Nelson, em 1952, eu estava fazendo o serviço militar como cabo e fui convocado por minha altura a atuar como PM na guarda de proteção ao Presidente Vargas, que passou pela Av. João Pessoa, onde
ali eu fiquei com um fuzil armado de munição e com ordem para disparar se fosse o caso, na data por ti citada eu já tinha sido dispensado como sargento da reserva e não lembro de Vargas em 1953, no Colégio P. Soares estudaram dois irmãos meus, eu fiz o primário no G. E. Duque de Caxias que ficava na Rua da Azenha, próximo de onde viestes a residir. Aprecio muito tuas crônicas-nostalgias, gande abraço, Bernardo Falk
Oi, Bernardo. Sem querer, participamos como coadjuvantes de momentos tensos da história do Brasil. Será que valeu o risco?
Nelson:
Eu também lembro do Getúlio. Ele quebrou o domínio da liderança brasileira do café com leite, S Paulo e Minas Gerais. Além de ser populista, cercou os empregados de leis favoráveis o que se reflete até hoje numa das causas do desemprego e miséria. Sim, para poderes contratar pessoas tu tens que em primeiro lugar ter a proteção de uma boa banca de advogados.
Eu na época não tinha maturidade para julgar o governo. Em 1954 eu tinha 12 anos. Sim eu já frequentava o Dror mas para Tiulim (passeios) e recreação.
Mais tarde eu tomei conhecimento que o Getúlio foi um grande fã do Hitler. Ele só se bandeou para o lado dos americanos porque os nazistas afundaram navios brasileiros. Aí ele não pode conter os militares aqui. Teve que declarar guerra ao eixo. Como muito esperto ele obrigou os americanos a financiar a Cia Siderúrgica Nacional em Volta Redonda. Ele como de família de latifundiários de S. Borja tinha uma cultura nacionalista mas era conservador.

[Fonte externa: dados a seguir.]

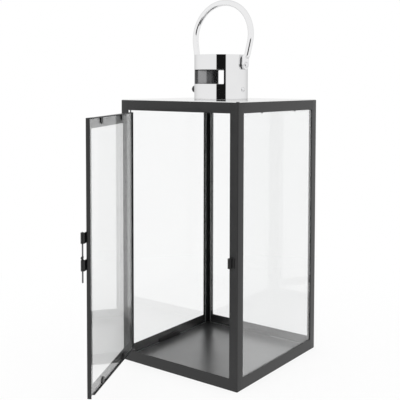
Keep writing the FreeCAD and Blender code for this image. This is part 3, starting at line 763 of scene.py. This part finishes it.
for side, way in (("right", 1), ("left", -1)):
    rivet_low, rivet_high = corners("handle_rivet_right")
    head = rivet_high[X] - RIVET_RISE
    set_head = rivet_low[X] + RIVET_BACK_TALL
    rivet_profile = np.vstack([
        [(0, rivet_low[X]), (RIVET_BACK - 0.4 * MM, rivet_low[X]), (RIVET_BACK, rivet_low[X] + 0.4 * MM),
         (RIVET_BACK, set_head), (RIVET_STEM, set_head), (RIVET_STEM, head), (RIVET_HEAD, head)],
        dome(RIVET_HEAD, RIVET_RISE, head)])
    rivet_rings = turned(rivet_profile, 48, (0.0, SWING_HIGH), X) * (way, 1, 1)
    piece(f"dome_rivet_{side}", [looped(rivet_rings)], "lantern", [f"handle_rivet_{side}"],
          FASTENER_STEEL)


# ---- door frame ----
# Four folded angles: two full-height stiles with the rails fitted between them, flush in front. The
# door is drawn shut, and then swung open about the line through its hinge pins.

DOOR_BEND = 1.1 * MM

HINGE = next(joint for joint in frame["joints"] if joint["name"] == "door_hinge")
PIVOT = np.array(HINGE["pos_m"])
OPEN = radians(HINGE["range_deg"][0])


def about_hinge(points, angle):
    """Points turned by an angle about the upright line through the hinge pins."""
    turn = np.array([[cos(angle), sin(angle), 0], [-sin(angle), cos(angle), 0], [0, 0, 1]])
    return (points - PIVOT) @ turn + PIVOT


def shut_corners(node):
    """The lowest and the highest corner of a node of the door when the door is shut."""
    spots = np.empty(len(frame["nodes"][node].data.vertices) * 3, np.float32)
    frame["nodes"][node].data.vertices.foreach_get("co", spots)
    shut = about_hinge(spots.reshape(-1, 3), -OPEN)
    return shut.min(0), shut.max(0)


stile_low, stile_high = shut_corners("door_stile_latch")
hinge_low, hinge_high = shut_corners("door_stile_hinge")
stile_deep = stile_high[Y] - stile_low[Y]
STILE_LEG = stile_high[X] - stile_low[X]
for side, outer, leg in (("latch", stile_high[X], -STILE_LEG), ("hinge", hinge_low[X], STILE_LEG)):
    section = folded((outer, stile_low[Y]), leg, stile_deep, SHEET, DOOR_BEND)
    stile = about_hinge(carried(section, Z, stile_low[Z], stile_high[Z]), OPEN)
    piece(f"door_angle_{side}", [capped(stile)], "door", [f"door_stile_{side}"],
          BLACK_FRAME, soft=CUT)

for side in ("bottom", "top"):
    low, high = shut_corners(f"door_rail_{side}")
    edge, reach = (low[Z], high[Z] - low[Z]) if side == "bottom" else (high[Z], low[Z] - high[Z])
    section = folded((low[Y], edge), high[Y] - low[Y], reach, SHEET, DOOR_BEND)
    inner = (hinge_high[X], stile_low[X])
    rail = about_hinge(carried(section, X, *inner), OPEN)
    piece(f"door_angle_{side}", [capped(rail)], "door", [f"door_rail_{side}"],
          BLACK_FRAME, soft=HAIRLINE)


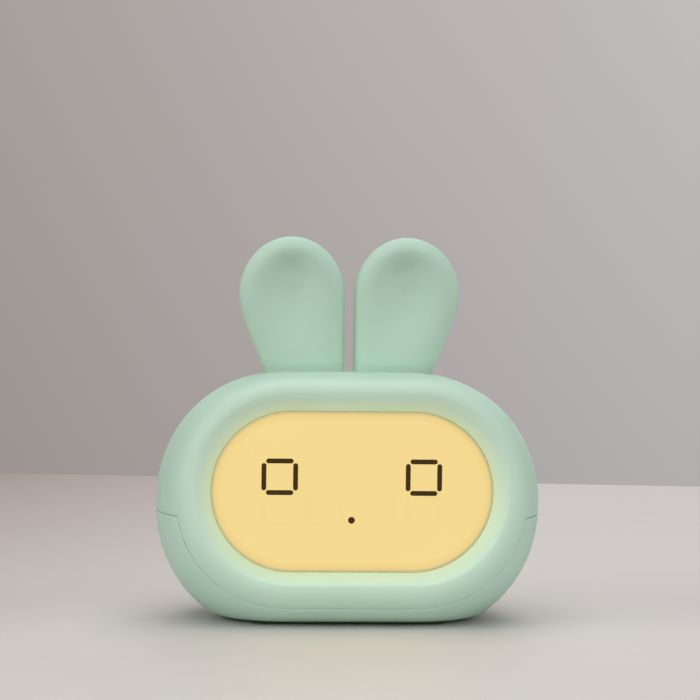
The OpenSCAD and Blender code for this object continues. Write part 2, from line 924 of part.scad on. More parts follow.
// Depth of the scoop at a place on the ear's front
function scoop_at(x, z) =
    let (
        middle = ear_top - scoop_drop,
        reach_z = z > middle ? scoop_reach_up : scoop_reach_down,
        r = norm([(x - (ear_reach + ear_inner_edge) / 2) / scoop_half_width, (z - middle) / reach_z])
    )
        r < 1 ? scoop_depth * pow(cos(90 * r), 2) : 0;

// One ring of an ear's skin
function ear_ring(z) =
    let (
        left = ear_inner_edge,
        right = ear_edge(z),
        half_width = (right - left) / 2 * ear_closing(z, 2),
        half_thickness = ear_thickness / 2 * ear_closing(z, ear_closing_power)
    )
        [
            for (i = [0:ear_steps - 1])
                let (
                    a = 360 * (i + 0.5) / ear_steps,
                    x = (left + right) / 2 + half_width * signed_power(cos(a), 2 / ear_section_power),
                    y = half_thickness * signed_power(sin(a), 2 / ear_section_power)
                )
                    [x, ear_setback + y + (y < 0 ? scoop_at(x, z) : 0), z]
        ];

// Heights of the rings, crowded towards the round top
function ear_heights() = [
    for (i = [0:ear_rings])
        ear_foot_height + (ear_top - ear_foot_height) * sin(ear_last_angle * i / ear_rings)
];

module ear() {
    difference() {
        loft([for (z = ear_heights()) ear_ring(z)]);
        body_solid();
        translate([tongue_x, ear_setback, 0])
            block(tongue_width, tongue_thickness, ear_foot_height - past, tongue_top + tongue_fit);
    }
}

module left_ear() {
    color(mint)
        mirror([1, 0, 0])
            ear();
}

module right_ear() {
    color(mint)
        ear();
}

// Stiff tongue that reaches up into the soft ear, with a flange that is screwed under the casing's top
module ear_core() {
    color(white_plastic)
        translate([tongue_x, ear_setback, 0])
            difference() {
                union() {
                    block(
                        tongue_width - 2 * tongue_fit,
                        tongue_thickness - 2 * tongue_fit,
                        flange_bottom,
                        tongue_top
                    );
                    block(flange_width, flange_depth, flange_bottom, flange_top);
                }
                for (end = [-1, 1])
                    translate([end * ear_screw_pitch / 2, 0, flange_bottom - past])
                        cylinder(d = small_screw + 2 * hole_clearance, h = flange_thickness + 2 * past);
            }
}

module left_ear_core() {
    mirror([1, 0, 0])
        ear_core();
}

module right_ear_core() {
    ear_core();
}

module ear_screws() {
    color(steel)
        at_ear_screws()
            translate([0, 0, flange_bottom])
                screw_upward(small_screw, flange_thickness + ear_screw_grip);
}

// ---- Window and digits ----

module display_lens() {
    color(glow_yellow)
        window_plate(window_radius, window_y, lens_back_y);
}

module lens_gasket() {
    color(dark_plastic)
        difference() {
            window_plate(window_radius, lens_back_y, ledge_front_y);
            window_plate(opening_radius, lens_back_y - past, ledge_front_y + past);
        }
}

// One bar of a digit, pointed at both ends, lying along X
module digit_bar() {
    tip = bar_pitch / 2 - bar_gap;
    half = bar_width / 2;
    polygon([
        [-tip, 0], [half - tip, -half], [tip - half, -half], [tip, 0], [tip - half, half], [half - tip, half]
    ]);
}

module bars(numbers) {
    for (i = numbers)
        translate(digit_bars[i][0])
            rotate(digit_bars[i][1])
                digit_bar();
}

module on_glass() {
    translate([0, 0, window_centre - digit_drop])
        upright(glass_y - ink_thickness, glass_y)
            children();
}

// The upper squares of the outer digits and the colon's lower dot make two eyes and a nose
module lcd_lit_segments() {
    color(ink_brown)
        on_glass() {
            for (i = [0, 3])
                translate([digit_x[i], 0])
                    bars(upper_square);
            translate([0, -colon_pitch / 2])
                circle(d = dot_diameter);
        }
}

module lcd_unlit_segments() {
    color(faint_yellow)
        on_glass() {
            for (i = [0, 3])
                translate([digit_x[i], 0])
                    bars(lower_square);
            for (i = [1, 2])
                translate([digit_x[i], 0])
                    bars(concat(upper_square, lower_square));
            translate([0, colon_pitch / 2])
                circle(d = dot_diameter);
        }
}

// ---- Display stack ----

module lcd_glass() {
    color(clear_plastic)
        glass_plate(glass_y, diffuser_y);
}

module diffuser_sheet() {
    color(white_plastic)
        glass_plate(diffuser_y, guide_y, -sheet_inset);
}

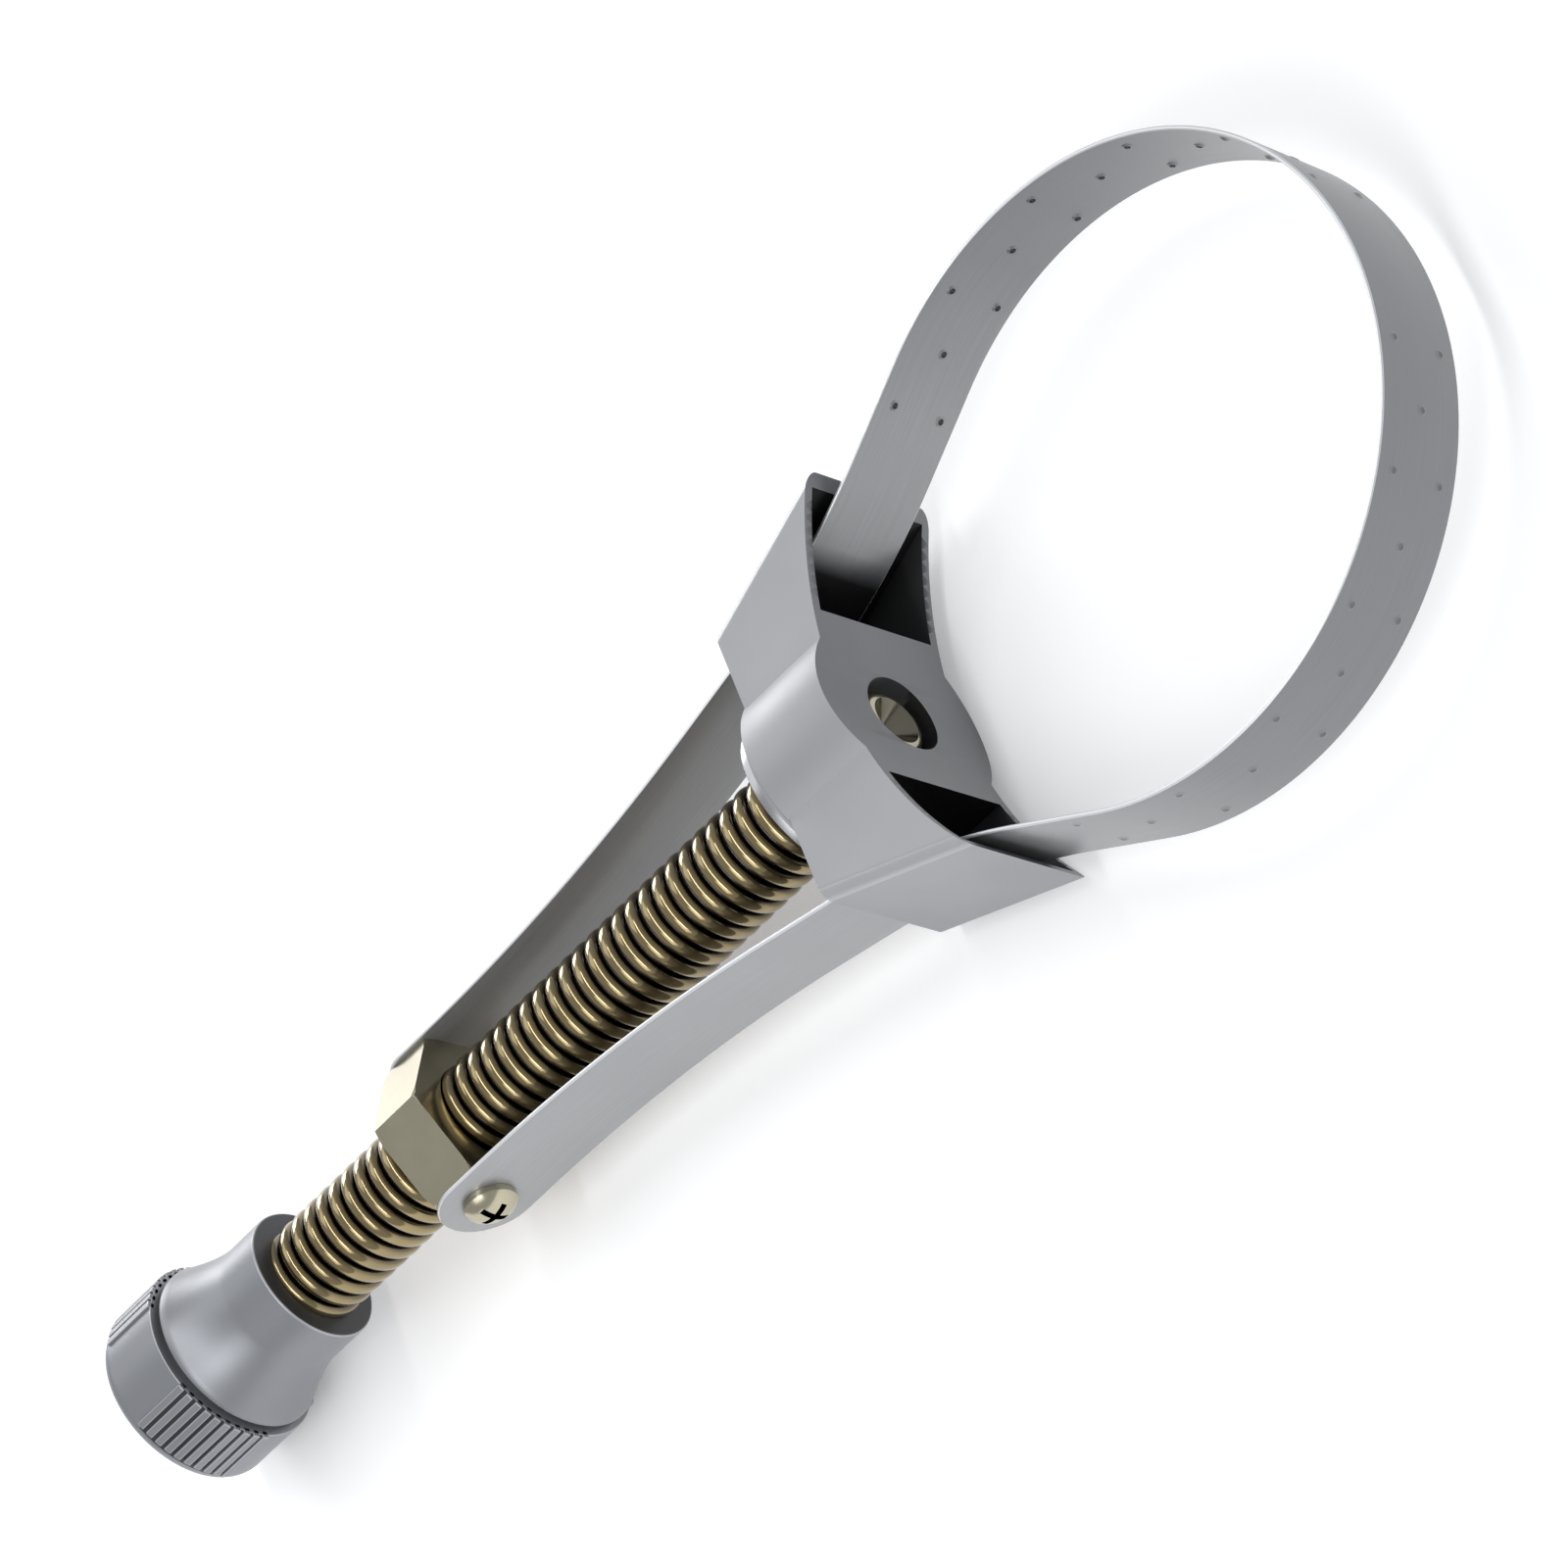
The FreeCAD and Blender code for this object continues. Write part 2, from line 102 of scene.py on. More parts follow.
# %% [markdown]
# ## Helpers for shapes
# A bmesh is a mesh in the making. These helpers pick its sharp edges, round them with a bevel,
# and turn the result into a piece that rides on a body. Faces are shaded smooth, and only edges
# that are still sharper than the limit stay crisp.

# %% Helpers that finish a mesh
SHARP = math.radians(32)
MERGE = 0.002 * MM


def sharp_edges(bm, limit=SHARP):
    return [e for e in bm.edges if len(e.link_faces) == 2 and e.calc_face_angle() > limit]


def round_edges(bm, edges, width, segments=2, wear_and_highlight_share=1.0):
    """Bevels edges, and marks the new faces in a face layer so that a finish can brighten them, partly as
    edge wear and partly as a painted highlight.
    """
    wear_and_highlight = bm.faces.layers.float.get("wear_and_highlight") or bm.faces.layers.float.new("wear_and_highlight")
    made = bmesh.ops.bevel(bm, geom=edges, offset=width, offset_type="OFFSET", segments=segments,
                           profile=0.5, affect="EDGES", clamp_overlap=True, material=-1)
    for face in made["faces"]:
        face[wear_and_highlight] = wear_and_highlight_share


def mark_faces(bm, layer, share_of):
    """Fills a face layer with what share_of says of each face. Faces it gives 0 keep their mark."""
    marks = bm.faces.layers.float.get(layer) or bm.faces.layers.float.new(layer)
    for face in bm.faces:
        face[marks] = share_of(face) or face[marks]


def make_piece(name, bm, material, recalculate=True):
    """Turns a bmesh into an object with its place in its mesh."""
    bmesh.ops.remove_doubles(bm, verts=bm.verts[:], dist=MERGE)
    if recalculate:
        bmesh.ops.recalc_face_normals(bm, faces=bm.faces[:])
    mesh = bpy.data.meshes.new(name)
    bm.to_mesh(mesh)
    bm.free()
    mesh.shade_smooth()
    mesh.set_sharp_from_angle(angle=SHARP)
    mesh.materials.append(material)
    piece = bpy.data.objects.new(name, mesh)
    bpy.context.scene.collection.objects.link(piece)
    print(name, "has", len(mesh.polygons), "faces")
    return piece


def weigh_normals(piece):
    """Keeps the large flat faces flat beside their rounded edges."""
    weighted = piece.modifiers.new("flat faces stay flat", "WEIGHTED_NORMAL")
    weighted.keep_sharp = True
    return piece


print("corners sharper than", round(math.degrees(SHARP)), "degrees stay crisp or get a bevel")

# %% [markdown]
# A turned part is an outline spun once round the screw's axis. The outline is a short list of
# (x, radius) points in metres, and a corner gets its small radius from a bevel afterwards.

# %% Helpers for turned and copied parts
def outline_edges(bm, points):
    """A chain of edges through (x, radius) points in the XY plane."""
    verts = [bm.verts.new((x, radius, 0)) for x, radius in points]
    edges = [bm.edges.new(pair) for pair in zip(verts, verts[1:])]
    return verts + edges


def spin_outline(bm, points, segments=96):
    chain = outline_edges(bm, points)
    bmesh.ops.spin(bm, geom=chain, cent=(0, 0, 0), axis=(1, 0, 0), angle=2 * math.pi,
                   steps=segments, use_merge=True)
    bmesh.ops.remove_doubles(bm, verts=bm.verts[:], dist=MERGE)
    bmesh.ops.dissolve_degenerate(bm, edges=bm.edges[:], dist=MERGE)
    bmesh.ops.recalc_face_normals(bm, faces=bm.faces[:])


def quarter(centre, radius, start, end, steps=6):
    """Points of an arc in the outline, with angles in degrees from +X towards growing radius."""
    turn = [math.radians(start + (end - start) * i / steps) for i in range(steps + 1)]
    return [(centre[0] + radius * math.cos(a), centre[1] + radius * math.sin(a)) for a in turn]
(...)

Nossa sorte foi que por outro lado ele nomeou o Osvaldo Aranha que nos ajudou na ONU a apoiar o Estado Judeu. Uma mácula terrível foi a expulsão de Olga Benário para a Alemanha, assim ele puniu o Prestes a quem devia odiar.
Enfim o GEtúlio teve o azar de apoiar seus capangas a fazer uma tocaia na Rua Toneleiros no Rio, para matar o Carlos Lacerda seu inimigo número um. O Gregório Fortunato mirou mal e acertou o Major da Aeronáutica Rubens Vaz, aí de noite ele se suicidou para não ser julgado e talvez preso.
Foi muito comentado este assunto por anos.
Nossa empregada doméstica, a Dona Ana chorou muito naquele 24 de Agosto, coitada. Deus a tenha.
Ela morou conosco por 26 anos.
Assim é a vida, temos que ter sorte não é?